Abstract

Iterative-convergence algorithms are frequently used in a variety of domains to build models from large data sets. Cluster implementations of these algorithms are commonly realized using parallel programming models such as MapReduce. However, these implementations suffer from significant performance bottlenecks, especially due to large volumes of network traffic resulting from intermediate data and model updates during the iterations. To address these challenges, we propose partitioned iterative convergence (PIC), a new approach to programming and executing iterative convergence algorithms on frameworks like MapReduce. In PIC, we execute the iterative-convergence computation in two phases - the best-effort phase, which quickly produces a good initial model and the top-off phase, which further refines this model to produce the final solution. The best-effort phase iteratively performs the following steps: (a) partition the input data and the model to create several smaller, model-building sub-problems, (b) independently solve these sub-problems using iterative convergence computations, and (c) merge solutions of the sub-problems to create the next version of the model. This partitioned, loosely coupled execution of the computation produces a model of good quality, while drastically reducing network traffic due to intermediate data and model updates. The top-off phase further refines this model by employing the original iterative-convergence computation on the entire (un-partitioned) problem until convergence.
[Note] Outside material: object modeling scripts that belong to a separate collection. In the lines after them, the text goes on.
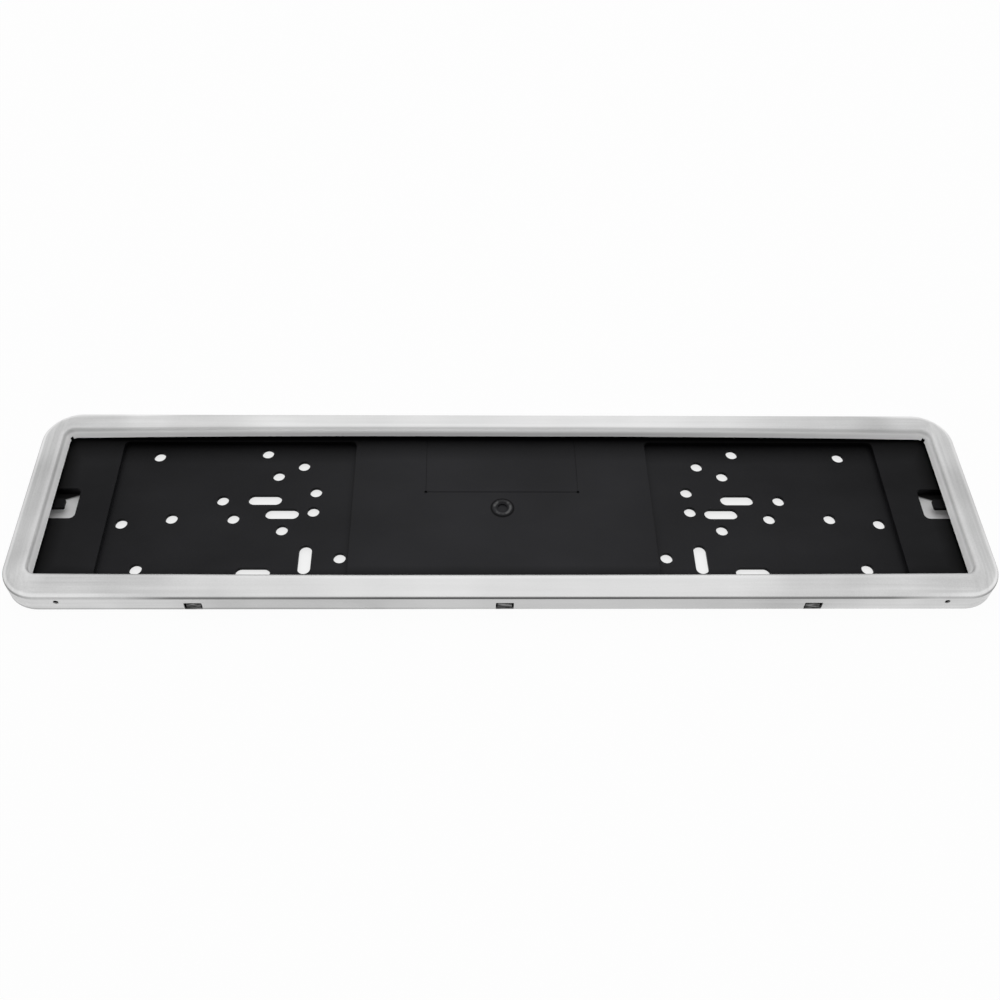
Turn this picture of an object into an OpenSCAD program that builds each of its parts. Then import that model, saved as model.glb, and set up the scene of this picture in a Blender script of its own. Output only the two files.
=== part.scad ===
// Number plate holder: a pressed sheet steel frame snapped over a moulded plastic base.
// Origin in the middle of the footprint, on the plane that the holder is fixed to.

/* [Pressed frame] */
// Overall length
frame_l = 535; // [530:1:560]
// Overall width
frame_w = 130; // [128:1:150]
// Thickness of the sheet
sheet_t = 0.8; // [0.5:0.1:1]
// Height of the skirt up to the outer fold
skirt_h = 11; // [10:0.5:14]
// Width of the sloping face, seen from above
face_w = 13.8; // [11:0.1:15]
// Rise of the face from the outer fold to the ridge
face_rise = 4.3; // [2:0.1:5]
// How far the lip leans inwards below the ridge
lip_run = 1.1; // [1:0.1:2.5]
// Height of the lip below the ridge
lip_drop = 6.4; // [4:0.1:6.8]
// Radius of the outer corners, seen from above
corner_r = 20.5; // [18:0.5:28]
// Radius of the corners of the aperture
aperture_r = 4; // [3:0.5:6]
// Outside radius of the outer fold
fold_r = 1.4; // [1.2:0.1:2]
// Outside radius of the ridge
ridge_r = 3.2; // [1.5:0.1:3.6]
// Width of the relief cut in each corner of the lip
relief_w = 2; // [1:0.5:3]
// Height of the relief cut above the lip's edge
relief_h = 2; // [1:0.5:3]

/* [Snap tabs and side screws] */
// Length of the window that a snap tab is lanced from
window_l = 9.6; // [8:0.1:12]
// Height of a window
window_h = 4.8; // [3.5:0.1:5.5]
// Height of the window's lower edge, where the tab bends
window_z = 1.1; // [0.8:0.1:2]
// Corner radius of a window
window_r = 0.6; // [0.3:0.1:1]
// Distance from the middle window to the outer ones
window_pitch = 165; // [140:1:200]
// Clearance lanced free at each side of a tab
tab_gap = 1; // [0.7:0.1:1.4]
// Height of a tab, the rest of the window stays open above it
tab_h = 2.3; // [2:0.1:3.4]
// How far the tab's free edge leans inwards
tab_reach = 1.2; // [0.8:0.1:1.4]
// Diameter of the side screw holes in the front skirt
side_hole_d = 2.9; // [2.5:0.1:4]
// Distance of a side screw hole from the frame's end
side_hole_inset = 31.4; // [28:0.1:40]
// Height of the side screw holes above the mounting plane
side_hole_z = 7; // [6:0.1:8]

/* [Moulded base] */
// Clearance between the base's rim and the skirt
base_gap = 0.4; // [0.2:0.1:0.8]
// Clearance between the top of the rim and the underside of the face
seat_gap = 0.3; // [0.1:0.1:0.6]
// Thickness of the rim
rim_t = 2; // [1.5:0.1:3]
// Thickness of the moulded floor and of the walls round the hole fields
floor_t = 2; // [1.5:0.1:2.2]
// Height of the raised deck that the plate lies on
deck_z = 5.5; // [5.3:0.1:6.5]
// Depth of the hole fields below the deck
field_depth = 3; // [2:0.1:3]
// Corner radius of the hole fields
field_r = 3; // [2:0.5:4]
// Width of the deck at each end, from the frame's end to the hole field
wing_w = 46.5; // [44:0.5:48]
// Width of the deck along each side, from the frame's edge to the hole field
border_w = 16.6; // [15:0.1:17]
// Length of the middle panel between the two hole fields
panel_l = 170; // [160:1:172]
// Thickness of the stiffening ribs
rib_t = 1.4; // [1:0.1:2]
// Height of the ribs' lower edges above the mounting plane
rib_z = 0.5; // [0.3:0.1:1]
// Distance between the cross ribs under the middle panel
rib_pitch = 28.5; // [20:0.5:40]
// Distance of the long ribs from the middle line
long_rib_y = 28; // [18:1:40]

/* [Catches and bosses] */
// Clearance round a snap tab in its catch pocket
catch_gap = 0.4; // [0.2:0.1:0.5]
// Width of a side screw boss
boss_w = 8; // [6:0.5:12]
// Depth of a side screw boss, measured from the rim's outer face
boss_depth = 6; // [5:0.1:6.5]
// Diameter of the pilot hole in a boss
pilot_d = 2.1; // [1.6:0.1:2.4]
// Depth of the pilot hole
pilot_depth = 4.8; // [3:0.1:4.9]

/* [Fixing holes] */
// Diameter of the round fixing holes
hole_d = 6.8; // [5:0.1:7]
// Width of the fixing slots
slot_w = 7; // [5:0.1:7.2]
// Overall length of the fixing slots
slot_l = 19; // [14:0.5:19]

/* [End fingers] */
// Distance from the frame's end to the free end of a spring finger
finger_end = 20.8; // [19:0.1:22]
// Width of a spring finger
finger_w = 6.4; // [5:0.1:7]
// Distance of the finger's middle line from the holder's middle line
finger_y = 2.2; // [0:0.1:5]
// Width of the slot that runs round a finger
leg_w = 7.4; // [5:0.1:8]
// Distance from the frame's end to the finger's root
root_inset = 9; // [7:0.1:11]
// Radius of the slot's outer corners
leg_r = 3.2; // [1:0.1:4]
// Radius of the finger's corners
finger_r = 1; // [0.5:0.1:2]

/* [Moulding marks] */
// Outer diameter of the raised gate ring in the middle
gate_d = 12.4; // [8:0.2:16]
// Distance of the gate ring from the middle line, towards the front
gate_y = 1; // [0:0.5:3]
// Width of the gate ring at its foot
gate_w = 3; // [2:0.1:3.6]
// Height of the gate ring
gate_h = 0.6; // [0.3:0.1:1]
// Depth of the recess inside the gate ring
gate_depth = 0.9; // [0.4:0.1:1.2]
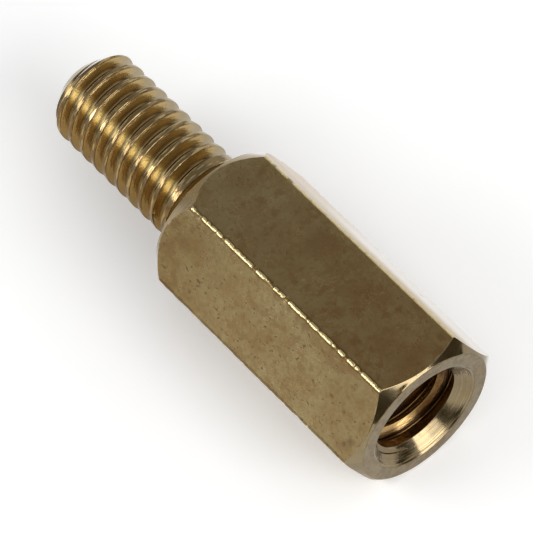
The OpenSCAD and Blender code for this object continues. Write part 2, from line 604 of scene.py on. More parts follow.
def blank_profile(sizes, outline):
    """The body with its chamfers and its drilled and countersunk hole, at one radius of its outline."""
    face_r = FLAT_R - sizes.face_inset
    shoulder_r = FLAT_R - sizes.shoulder_inset
    shoulder_cut = (outline - shoulder_r) / math.tan(sizes.shoulder_slope)
    face_cut = (outline - face_r) / math.tan(sizes.face_slope)
    point_x = HOLE_BOTTOM_X - DRILL_R / math.tan(sizes.drill_point / 2)
    soft = sizes.edge_break
    bevel, step = sizes.sink_break, sizes.sink_step
    mouth_x = FACE_X - (sizes.sink_radius - sizes.mouth_radius)
    step_x = FACE_X - sizes.mouth_depth
    return [
        Corner(SHOULDER_X, 0, 0, 2, TURNED),
        Corner(SHOULDER_X, shoulder_r, soft, 3, TURNED),
        Corner(SHOULDER_X + shoulder_cut, outline, sizes.scallop_break, 160, DRAWN),
        Corner(FACE_X - face_cut, outline, sizes.scallop_break, 3, TURNED),
        Corner(FACE_X, face_r, sizes.rim_break, 2, TURNED),
        Corner(FACE_X, sizes.sink_radius, 0.3 * soft, 1, TURNED),
        Corner(FACE_X - bevel, sizes.sink_radius - bevel, 0, 1, TURNED),
        Corner(FACE_X - bevel, sizes.sink_radius - bevel - step, 0, 1, TURNED),
        Corner(FACE_X - bevel - 3 * step, sizes.sink_radius - bevel - 3 * step, 0, 6, TURNED),
        Corner(mouth_x, sizes.mouth_radius, 0.3 * soft, 3, THREADED),
        Corner(step_x, sizes.mouth_radius, 0, 2, THREADED),
        Corner(step_x - (sizes.mouth_radius - DRILL_R), DRILL_R, 0, 6, THREADED),
        Corner(HOLE_BOTTOM_X, DRILL_R, 0, 2, TURNED),
        Corner(point_x, 0, 0, 1, TURNED),
    ]


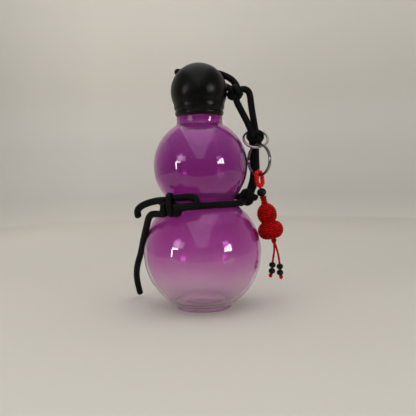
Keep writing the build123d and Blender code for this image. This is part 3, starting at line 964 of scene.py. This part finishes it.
sleeve_plastic = moulded("sleeve_plastic", SLEEVE_WHITE, gloss=0.45, shine=0.5, grain=1800.0, strength=0.2)
sleeve_top_z = CAP_SOCKET_Z - PRESSED_GAP
sleeve_section = (
    [(SLEEVE_BORE_R, SLEEVE_LOW_Z), (SLEEVE_R, SLEEVE_LOW_Z), (SLEEVE_R, sleeve_top_z)]
    + [(0.0, sleeve_top_z), (0.0, SLEEVE_FLOOR_Z), (SLEEVE_BORE_R, SLEEVE_FLOOR_Z)]
)
sleeve_shape = lathe(in_metres(sleeve_section), 128, closed=True)
ridge_start_z = THREAD_START_Z + 0.5
sleeve_ridge = thread_ridge(SLEEVE_BORE_R + 0.05, ridge_start_z, THREAD_TURNS, SLEEVE_RIDGE_R, math.pi)
sleeve_shape = joined(sleeve_shape, sleeve_ridge)
cap_sleeve = new_object(sleeve_shape, "cap_thread_sleeve", sleeve_plastic, crease=35.0)
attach(cap_sleeve, "cap")
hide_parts("cap_liner")

# Cap seal
# A disc of soft grey rubber that lies against the sleeve's floor. Screwing the cap down presses it on the
# bottle's lip.

SEAL_R = 16.6
SEAL_LOW_Z = 171.35
SEAL_EDGE_R = 0.4
SEAL_GREY = (0.62, 0.62, 0.60, 1.0)

seal_rubber = moulded("seal_rubber", SEAL_GREY, gloss=0.55, shine=0.5, grain=1200.0, strength=0.3)
seal_section = (
    [(0.0, SEAL_LOW_Z), (SEAL_R - SEAL_EDGE_R, SEAL_LOW_Z)]
    + arc((SEAL_R - SEAL_EDGE_R, SEAL_LOW_Z + SEAL_EDGE_R), SEAL_EDGE_R, -90, 0, 5)[1:]
    + [(SEAL_R, SLEEVE_FLOOR_Z - PRESSED_GAP), (0.0, SLEEVE_FLOOR_Z - PRESSED_GAP)]
)
cap_disc = new_object(lathe(in_metres(seal_section), 96), "cap_seal_disc", seal_rubber)
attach(cap_disc, "cap")
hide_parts("cap_seal")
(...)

However, the number of iterations executed in the top-off phase is quite small, resulting in a significant overall improvement in performance. We have implemented a library for PIC on top of the Hadoop MapReduce framework, and evaluated it using five popular iterative-convergence algorithms (Page Rank, K-Means clustering, neural network training, linear equation solver and image smoothing). Our evaluations on clusters ranging from 6 nodes to 256 nodes demonstrate a 2.5X-4X speedup compared to conventional implementations using Hadoop.